McCombe LJ disagreed in what was a majority decision. He felt that the usual "but for" test should prevail and should exclude all losses that would have arisen in any event. He went as far as to say that the contrary view risked creating an inherent unfairness, in allowing the lender to saddle the surveyor with liability for "advances made long before the allegedly negligent valuation was provided and in respect of which it already stood to make a loss".
By a unanimous decision, the court allowed the appeal. It noted that the majority of the second facility had been used to redeem the first and considered that this could not be ignored. If Tiuta had not entered into the second facility (which it said it would not have done if the second valuation had not been a negligent one), it would still have sustained a substantial loss when the developer defaulted.

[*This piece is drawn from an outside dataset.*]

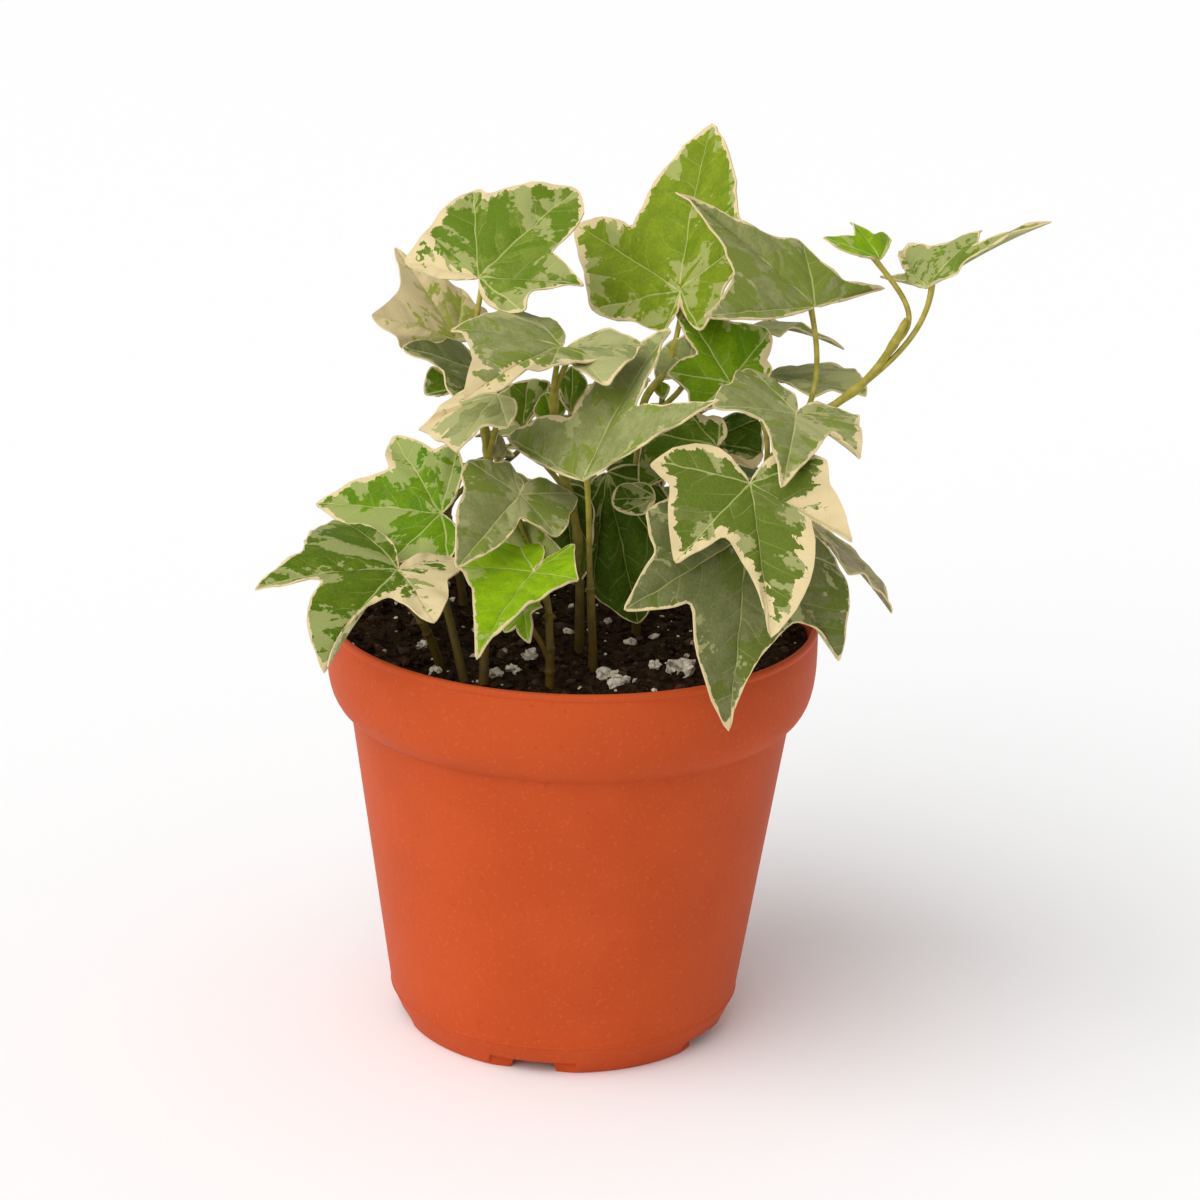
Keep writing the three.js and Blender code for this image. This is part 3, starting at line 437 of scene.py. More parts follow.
def select_open_edges():
    bpy.ops.mesh.select_all(action="DESELECT")
    bpy.ops.mesh.select_mode(type="EDGE")
    bpy.ops.mesh.select_non_manifold()


def fill_and_leave():
    """Fills the selected ring, turns all faces outwards and leaves edit mode."""
    bpy.ops.mesh.edge_face_add()
    bpy.ops.mesh.select_all(action="SELECT")
    bpy.ops.mesh.normals_make_consistent(inside=False)
    bpy.ops.object.mode_set(mode="OBJECT")


# ---- pot

def turned_shell(name, outline):
    """A closed round body with the given outline, filled flat at both ends."""
    deselect()
    first_radius, first_height = outline[0]
    bpy.ops.mesh.primitive_circle_add(
        vertices=POT_SIDES, radius=first_radius * MM, location=(0, 0, 0), enter_editmode=True
    )
    bpy.ops.mesh.select_all(action="SELECT")
    bpy.ops.transform.translate(value=(0, 0, first_height * MM))
    for (last_radius, last_height), (radius, height) in zip(outline, outline[1:]):
        rise = (height - last_height) * MM
        bpy.ops.mesh.extrude_edges_move(TRANSFORM_OT_translate={"value": (0, 0, rise)})
        size = radius / last_radius
        bpy.ops.transform.resize(value=(size, size, 1), center_override=(0, 0, height * MM))
    bpy.ops.mesh.edge_face_add()
    select_open_edges()
    fill_and_leave()
    return new_piece(name)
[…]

Giving the lead Judgment, Lord Sumption said that determination of the issue required a perfectly straightforward application of the ordinary principles of the law of damages. That is to restore the claimant as nearly as possible to the position he would have been in if he had not sustained the wrong. In other words, consideration of the 'basic comparison' as described by Lord Nicholls in Nykredit Mortgage bank plc v Edward Erdman Group Ltd (No 2)  1 WLR 1627.
The judgment makes clear that precisely what was in the valuer's reasonable contemplation when carrying out the second valuation was only relevant to determining what responsibility was assumed. That was irrelevant to the entirely different issue of the 'basic comparison'. That, Lord Sumption said, "involves asking by how much the lender would have been better off if he had not lent the money which he was negligently induced to lend". This was a purely factual enquiry.
If Tiuta had not lent in reliance on the second valuation, it would not have been able to redeem the first facility and would therefore have lost that full indebtedness, less the security's actual value, on default. That was a loss that was wholly unconnected to the second valuation and would have been sustained in any event – thereby putting Tiuta back into its pleaded position. But for the second valuation/facility, all losses attributable to the first facility would still have arisen.
Tiuta, recognising this difficulty, tried to argue that the funds applied to redeem the first facility amounted to a collateral benefit which should not be taken into account when computing its loss.
Again this received short shrift. The general rule is that where a claimant has received some benefit attributable to the events which caused his loss, it must be taken into account in assessing damages. Further, and as recently touched upon by the Supreme Court in the case of Swynson Ltd v Lowick Rose LLP (in liquidation)  2 WLR 1161, collateral benefits are those "whose receipt arose independently of the circumstances giving rise to the benefits".
The Supreme Court felt that on the facts of this case there was no collateral benefit conferred by redeeming indebtedness out of the fresh advance, so no question arose as to whether it should be taken into account or left out. In any event, as it was an express term of the second facility that the vast majority of the advance was used to discharge the existing indebtedness, it could not be said to be collateral in any way.
In short, Tiuta never intended to lend more than £289,000 of new money, did not do so and its losses (if the second valuation was in fact negligent) should be accordingly restricted. Whilst accepting that the position might be very different if both the first and second valuations were alleged (and ultimately found) to have been negligent, that was not the case in this matter.
This appeal did not unduly trouble the Supreme Court who unanimously considered the answer to be a fairly straightforward one; that a lender cannot (however it chooses to structure its business practices from an internal perspective) look to recover losses that it would have sustained in any event. That must be right and is a welcome and crystal clear clarification of the law.
So whenever a professional is faced with a refinancing transaction it can now use this Supreme Court authority to restrict potential exposure to the new money lent. There will likely be many other issues to consider, liability aside, given that in our experience lenders are not immune from throwing good after bad in an effort to salvage an existing debt which has gone wrong.
Before the Court of Appeal, but not seemingly the Supreme Court, Tiuta had made great play of the inequity that the first instance decision created in light of the 2002 Court of Appeal authority of Preferred Mortgages v Bradford & Bingley Estate Agencies (see footnote below). Does today's judgment, when combined with the 2002 decision, preclude lenders from recovering anything other than the new money on any refinancing exercise?
Here is the twist. Lord Sumption referred to the possibility that if "the valuers had incurred a liability in respect of the first facility, the lender's loss in relation to the second facility might at least arguably include the loss attributable to the extinction of that liability which resulted from the refinancing of the existing indebtedness".
It is not known why Tiuta did not simply assert that both valuations were negligent and it is unlikely, against known fact, that limitation (at least at common law) has expired. Will it therefore look to amend the claim to include allegations about the first valuation or, as suggested by Lord Sumption, to plead a fresh head of loss along the above lines? In the latter event, scope of duty arguments about what was or was not in the reasonable contemplation of the parties will surely arise.